* start *

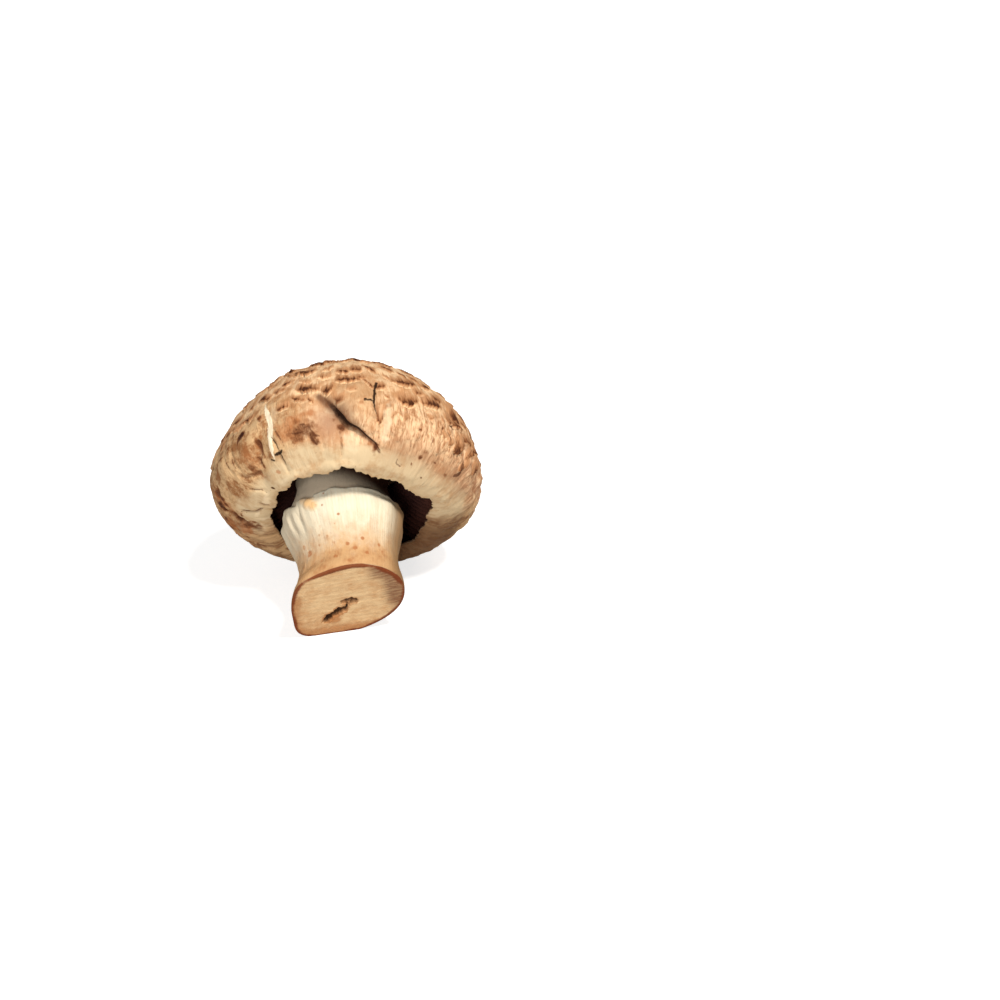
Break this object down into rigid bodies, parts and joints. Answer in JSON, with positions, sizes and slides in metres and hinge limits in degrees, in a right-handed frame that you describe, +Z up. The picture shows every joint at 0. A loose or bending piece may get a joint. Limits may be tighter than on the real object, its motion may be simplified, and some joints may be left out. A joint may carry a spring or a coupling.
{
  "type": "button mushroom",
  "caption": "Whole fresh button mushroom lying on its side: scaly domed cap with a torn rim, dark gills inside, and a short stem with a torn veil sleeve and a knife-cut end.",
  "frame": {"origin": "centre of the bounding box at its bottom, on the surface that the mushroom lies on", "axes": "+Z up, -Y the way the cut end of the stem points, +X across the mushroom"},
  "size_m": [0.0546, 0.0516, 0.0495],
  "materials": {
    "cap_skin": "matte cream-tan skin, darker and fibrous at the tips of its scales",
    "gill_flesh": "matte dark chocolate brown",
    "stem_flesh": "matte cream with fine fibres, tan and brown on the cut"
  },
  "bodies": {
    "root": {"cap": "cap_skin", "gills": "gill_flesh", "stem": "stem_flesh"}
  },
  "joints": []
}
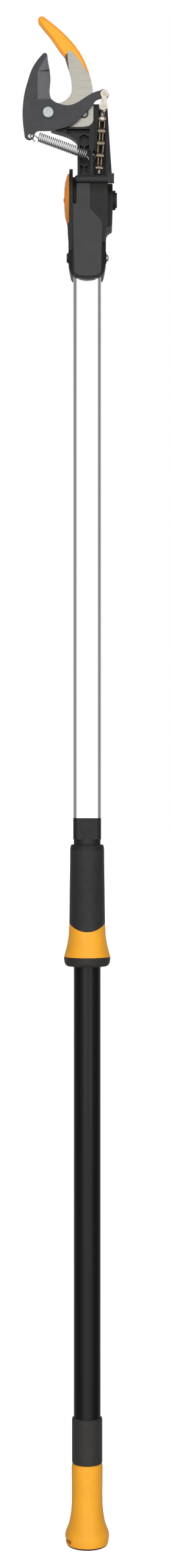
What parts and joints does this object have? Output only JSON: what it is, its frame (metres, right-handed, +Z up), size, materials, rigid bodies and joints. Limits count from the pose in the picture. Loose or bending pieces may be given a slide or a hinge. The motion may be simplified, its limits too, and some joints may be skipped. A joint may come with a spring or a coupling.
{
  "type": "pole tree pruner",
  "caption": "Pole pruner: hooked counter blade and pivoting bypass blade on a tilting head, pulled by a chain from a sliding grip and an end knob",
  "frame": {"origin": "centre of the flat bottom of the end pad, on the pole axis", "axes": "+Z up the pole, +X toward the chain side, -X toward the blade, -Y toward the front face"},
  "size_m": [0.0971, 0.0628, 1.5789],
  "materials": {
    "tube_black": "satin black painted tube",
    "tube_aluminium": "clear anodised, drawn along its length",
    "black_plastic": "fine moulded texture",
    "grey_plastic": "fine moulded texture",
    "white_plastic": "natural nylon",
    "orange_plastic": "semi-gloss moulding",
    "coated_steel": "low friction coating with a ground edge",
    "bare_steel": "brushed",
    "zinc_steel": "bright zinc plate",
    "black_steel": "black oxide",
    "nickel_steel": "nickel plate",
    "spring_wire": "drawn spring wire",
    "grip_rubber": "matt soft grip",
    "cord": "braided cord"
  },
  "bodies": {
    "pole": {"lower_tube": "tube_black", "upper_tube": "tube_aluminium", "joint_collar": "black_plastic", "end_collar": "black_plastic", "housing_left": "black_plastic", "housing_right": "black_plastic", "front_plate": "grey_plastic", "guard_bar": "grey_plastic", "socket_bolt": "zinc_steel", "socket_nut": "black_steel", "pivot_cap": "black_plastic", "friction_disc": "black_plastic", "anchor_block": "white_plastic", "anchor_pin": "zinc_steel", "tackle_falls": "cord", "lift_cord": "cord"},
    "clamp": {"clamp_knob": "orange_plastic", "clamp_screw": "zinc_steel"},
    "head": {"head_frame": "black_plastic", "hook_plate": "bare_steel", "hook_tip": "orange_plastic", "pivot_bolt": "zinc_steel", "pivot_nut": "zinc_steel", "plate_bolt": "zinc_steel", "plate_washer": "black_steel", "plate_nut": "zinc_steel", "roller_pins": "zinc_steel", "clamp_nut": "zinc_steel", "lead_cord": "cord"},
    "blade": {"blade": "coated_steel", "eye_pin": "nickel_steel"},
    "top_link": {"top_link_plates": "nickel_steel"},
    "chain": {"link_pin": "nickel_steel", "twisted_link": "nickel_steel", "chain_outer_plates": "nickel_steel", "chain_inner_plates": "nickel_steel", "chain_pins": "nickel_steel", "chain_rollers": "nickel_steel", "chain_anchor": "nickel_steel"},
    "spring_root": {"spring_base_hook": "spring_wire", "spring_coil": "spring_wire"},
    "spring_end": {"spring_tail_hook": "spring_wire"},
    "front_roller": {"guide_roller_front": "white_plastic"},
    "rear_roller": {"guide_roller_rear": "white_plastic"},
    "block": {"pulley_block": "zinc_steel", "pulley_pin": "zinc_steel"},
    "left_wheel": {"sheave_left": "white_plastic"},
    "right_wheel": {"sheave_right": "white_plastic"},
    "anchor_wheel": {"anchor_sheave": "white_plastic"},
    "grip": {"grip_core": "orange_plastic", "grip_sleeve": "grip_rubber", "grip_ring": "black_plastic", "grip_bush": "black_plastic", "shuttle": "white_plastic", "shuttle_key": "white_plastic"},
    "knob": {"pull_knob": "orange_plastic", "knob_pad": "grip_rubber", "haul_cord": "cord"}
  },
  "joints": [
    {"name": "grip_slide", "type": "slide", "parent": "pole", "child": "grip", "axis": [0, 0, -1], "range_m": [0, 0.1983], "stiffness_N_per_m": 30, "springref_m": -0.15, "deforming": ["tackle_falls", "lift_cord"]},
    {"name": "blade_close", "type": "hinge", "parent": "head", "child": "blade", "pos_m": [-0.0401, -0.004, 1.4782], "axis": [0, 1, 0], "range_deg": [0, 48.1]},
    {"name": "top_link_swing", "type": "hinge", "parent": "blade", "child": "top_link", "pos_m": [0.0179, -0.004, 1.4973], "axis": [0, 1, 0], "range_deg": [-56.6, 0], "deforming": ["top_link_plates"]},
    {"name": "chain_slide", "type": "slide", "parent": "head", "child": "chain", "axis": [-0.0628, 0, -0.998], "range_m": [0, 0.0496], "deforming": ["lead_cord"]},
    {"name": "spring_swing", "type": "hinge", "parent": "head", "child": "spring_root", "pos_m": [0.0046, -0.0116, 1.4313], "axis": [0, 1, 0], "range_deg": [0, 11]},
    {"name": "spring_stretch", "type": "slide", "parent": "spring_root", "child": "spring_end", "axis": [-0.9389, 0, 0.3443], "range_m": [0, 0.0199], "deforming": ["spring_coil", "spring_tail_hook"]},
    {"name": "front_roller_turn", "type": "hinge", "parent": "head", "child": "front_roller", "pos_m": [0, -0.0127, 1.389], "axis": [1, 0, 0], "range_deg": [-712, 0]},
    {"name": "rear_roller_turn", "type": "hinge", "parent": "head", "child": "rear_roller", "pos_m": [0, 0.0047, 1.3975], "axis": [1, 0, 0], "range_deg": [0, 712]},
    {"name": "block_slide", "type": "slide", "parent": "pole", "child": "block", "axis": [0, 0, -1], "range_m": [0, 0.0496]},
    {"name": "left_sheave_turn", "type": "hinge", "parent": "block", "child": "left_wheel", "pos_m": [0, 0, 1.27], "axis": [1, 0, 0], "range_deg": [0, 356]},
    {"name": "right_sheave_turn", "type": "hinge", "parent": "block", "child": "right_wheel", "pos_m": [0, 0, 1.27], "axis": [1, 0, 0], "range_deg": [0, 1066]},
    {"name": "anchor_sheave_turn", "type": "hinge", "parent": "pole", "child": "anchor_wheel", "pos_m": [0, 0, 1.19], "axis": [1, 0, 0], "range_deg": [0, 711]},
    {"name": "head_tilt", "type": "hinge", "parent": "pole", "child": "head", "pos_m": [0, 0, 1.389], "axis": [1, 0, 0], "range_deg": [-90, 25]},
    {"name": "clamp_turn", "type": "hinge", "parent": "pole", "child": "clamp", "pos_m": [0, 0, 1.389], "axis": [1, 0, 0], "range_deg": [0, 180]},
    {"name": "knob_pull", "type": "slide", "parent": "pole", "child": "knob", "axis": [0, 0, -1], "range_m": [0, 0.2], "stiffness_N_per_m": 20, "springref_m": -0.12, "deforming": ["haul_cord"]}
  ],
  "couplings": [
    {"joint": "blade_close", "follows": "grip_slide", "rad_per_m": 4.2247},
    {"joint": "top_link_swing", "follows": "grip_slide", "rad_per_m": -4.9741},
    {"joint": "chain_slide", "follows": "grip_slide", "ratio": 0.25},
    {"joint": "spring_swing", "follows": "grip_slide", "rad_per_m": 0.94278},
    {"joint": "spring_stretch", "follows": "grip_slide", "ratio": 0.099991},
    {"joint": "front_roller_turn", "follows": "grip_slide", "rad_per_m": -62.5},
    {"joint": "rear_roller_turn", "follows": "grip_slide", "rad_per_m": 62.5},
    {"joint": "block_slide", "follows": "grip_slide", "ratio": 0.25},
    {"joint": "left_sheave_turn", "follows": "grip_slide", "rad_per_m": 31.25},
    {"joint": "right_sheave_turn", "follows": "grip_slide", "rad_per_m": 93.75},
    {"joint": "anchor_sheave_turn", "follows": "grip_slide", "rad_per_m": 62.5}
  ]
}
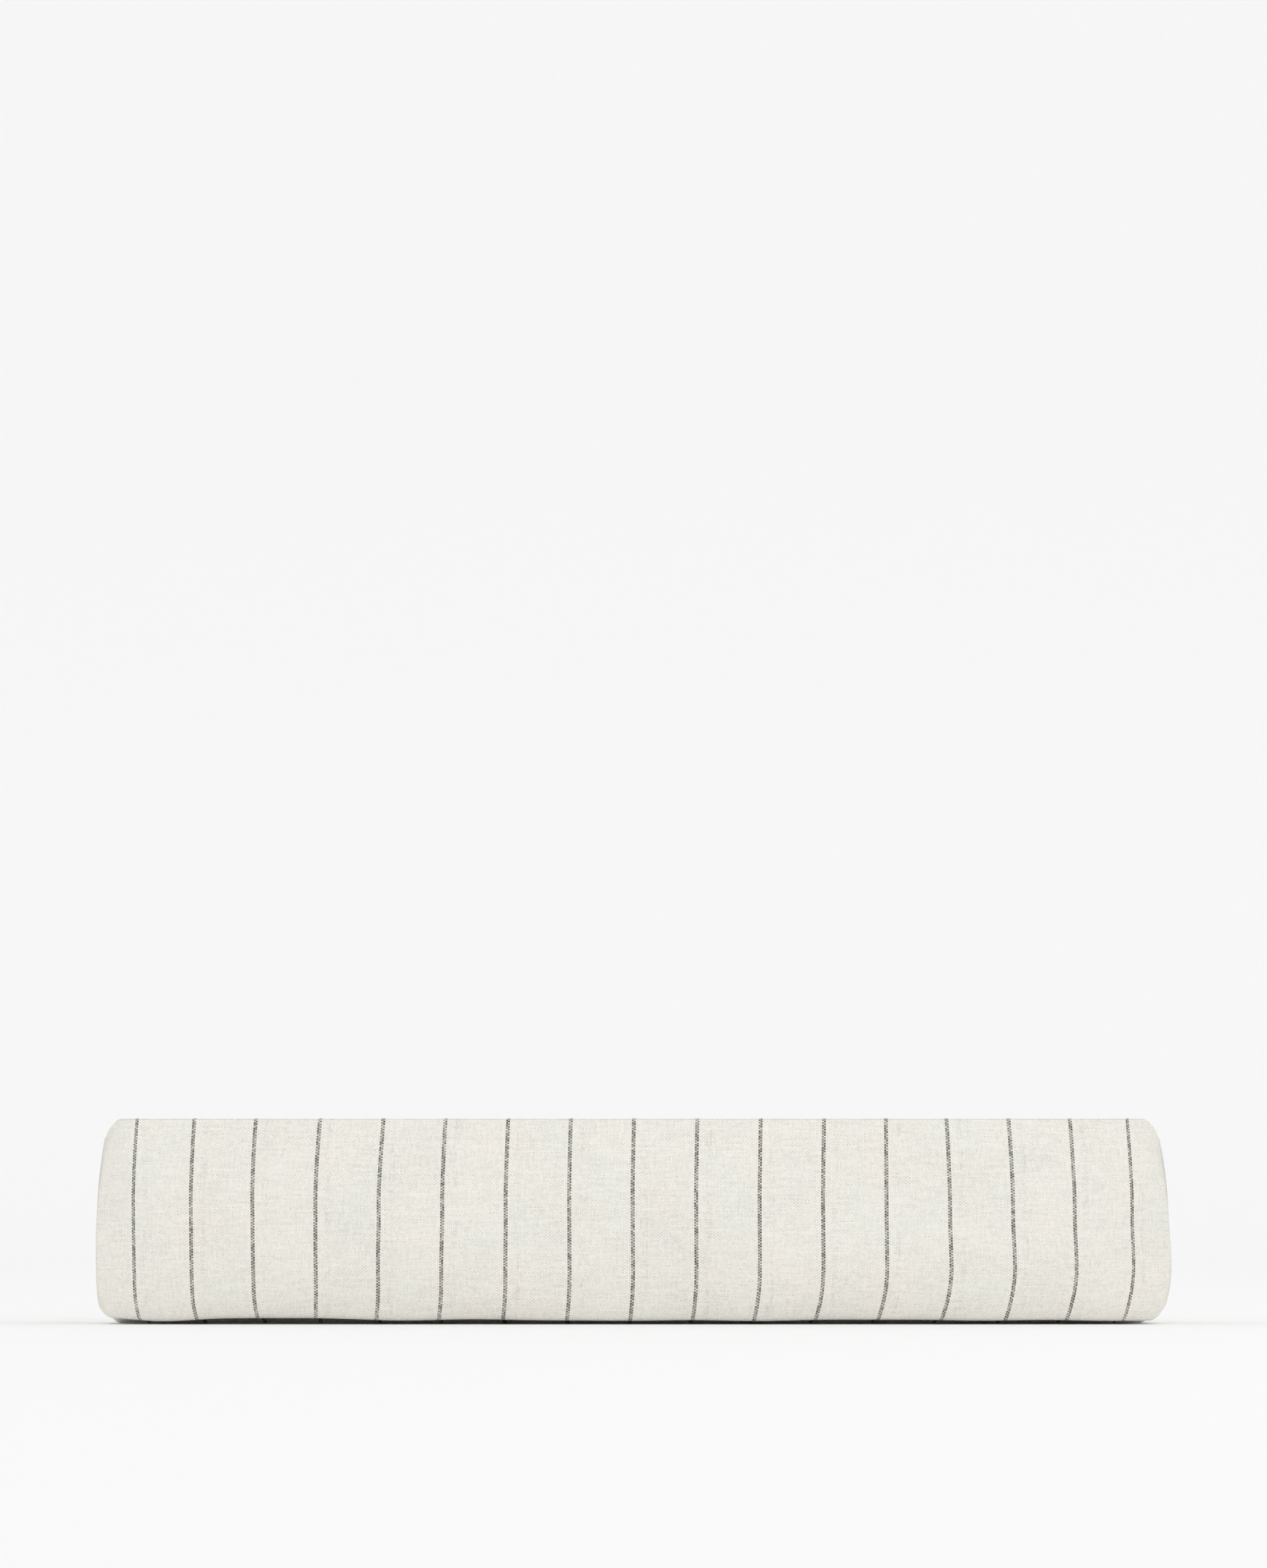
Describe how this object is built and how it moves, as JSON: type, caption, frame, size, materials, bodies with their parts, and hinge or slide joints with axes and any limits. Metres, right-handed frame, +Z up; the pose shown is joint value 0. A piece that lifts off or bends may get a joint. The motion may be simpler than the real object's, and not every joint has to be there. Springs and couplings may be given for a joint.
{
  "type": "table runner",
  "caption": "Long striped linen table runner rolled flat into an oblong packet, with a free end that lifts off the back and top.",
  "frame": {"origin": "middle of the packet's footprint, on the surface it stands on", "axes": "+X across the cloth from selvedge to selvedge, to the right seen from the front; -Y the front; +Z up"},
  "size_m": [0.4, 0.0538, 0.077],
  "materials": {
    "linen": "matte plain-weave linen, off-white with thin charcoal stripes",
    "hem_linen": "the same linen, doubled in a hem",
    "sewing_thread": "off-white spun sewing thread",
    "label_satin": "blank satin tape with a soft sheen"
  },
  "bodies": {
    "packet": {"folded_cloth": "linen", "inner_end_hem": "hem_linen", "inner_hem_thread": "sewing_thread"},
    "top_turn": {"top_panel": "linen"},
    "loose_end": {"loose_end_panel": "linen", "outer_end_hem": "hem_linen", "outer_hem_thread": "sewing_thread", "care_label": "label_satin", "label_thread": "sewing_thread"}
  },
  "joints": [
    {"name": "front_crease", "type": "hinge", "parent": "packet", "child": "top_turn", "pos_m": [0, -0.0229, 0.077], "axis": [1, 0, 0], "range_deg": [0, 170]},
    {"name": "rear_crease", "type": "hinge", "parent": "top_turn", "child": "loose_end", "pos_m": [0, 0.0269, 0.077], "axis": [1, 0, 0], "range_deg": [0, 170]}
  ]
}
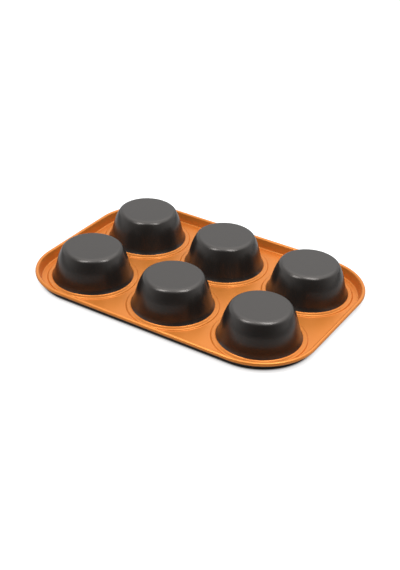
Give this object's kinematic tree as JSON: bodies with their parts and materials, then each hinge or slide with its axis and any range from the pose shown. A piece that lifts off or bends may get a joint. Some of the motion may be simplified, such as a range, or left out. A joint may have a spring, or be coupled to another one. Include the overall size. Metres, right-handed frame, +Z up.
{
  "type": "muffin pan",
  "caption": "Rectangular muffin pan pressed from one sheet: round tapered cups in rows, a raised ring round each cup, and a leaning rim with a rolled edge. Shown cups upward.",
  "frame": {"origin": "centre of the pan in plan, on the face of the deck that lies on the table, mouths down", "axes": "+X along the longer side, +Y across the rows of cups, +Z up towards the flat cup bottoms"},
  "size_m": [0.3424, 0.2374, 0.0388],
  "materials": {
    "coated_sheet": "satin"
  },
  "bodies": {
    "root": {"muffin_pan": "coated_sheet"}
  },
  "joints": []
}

* end *

● DIRECTION: List the lines of the records where "object" occurs.

● SOLUTION FOR THIS PROBLEM:
Break this object down into rigid bodies, parts and joints. Answer in JSON, with positions, sizes and slides in metres and hinge limits in degrees, in a right-handed frame that you describe, +Z up. The picture shows every joint at 0. A loose or bending piece may get a joint. Limits may be tighter than on the real object, its motion may be simplified, and some joints may be left out. A joint may carry a spring or a coupling.
What parts and joints does this object have? Output only JSON: what it is, its frame (metres, right-handed, +Z up), size, materials, rigid bodies and joints. Limits count from the pose in the picture. Loose or bending pieces may be given a slide or a hinge. The motion may be simplified, its limits too, and some joints may be skipped. A joint may come with a spring or a coupling.
Describe how this object is built and how it moves, as JSON: type, caption, frame, size, materials, bodies with their parts, and hinge or slide joints with axes and any limits. Metres, right-handed frame, +Z up; the pose shown is joint value 0. A piece that lifts off or bends may get a joint. The motion may be simpler than the real object's, and not every joint has to be there. Springs and couplings may be given for a joint.
Give this object's kinematic tree as JSON: bodies with their parts and materials, then each hinge or slide with its axis and any range from the pose shown. A piece that lifts off or bends may get a joint. Some of the motion may be simplified, such as a range, or left out. A joint may have a spring, or be coupled to another one. Include the overall size. Metres, right-handed frame, +Z up.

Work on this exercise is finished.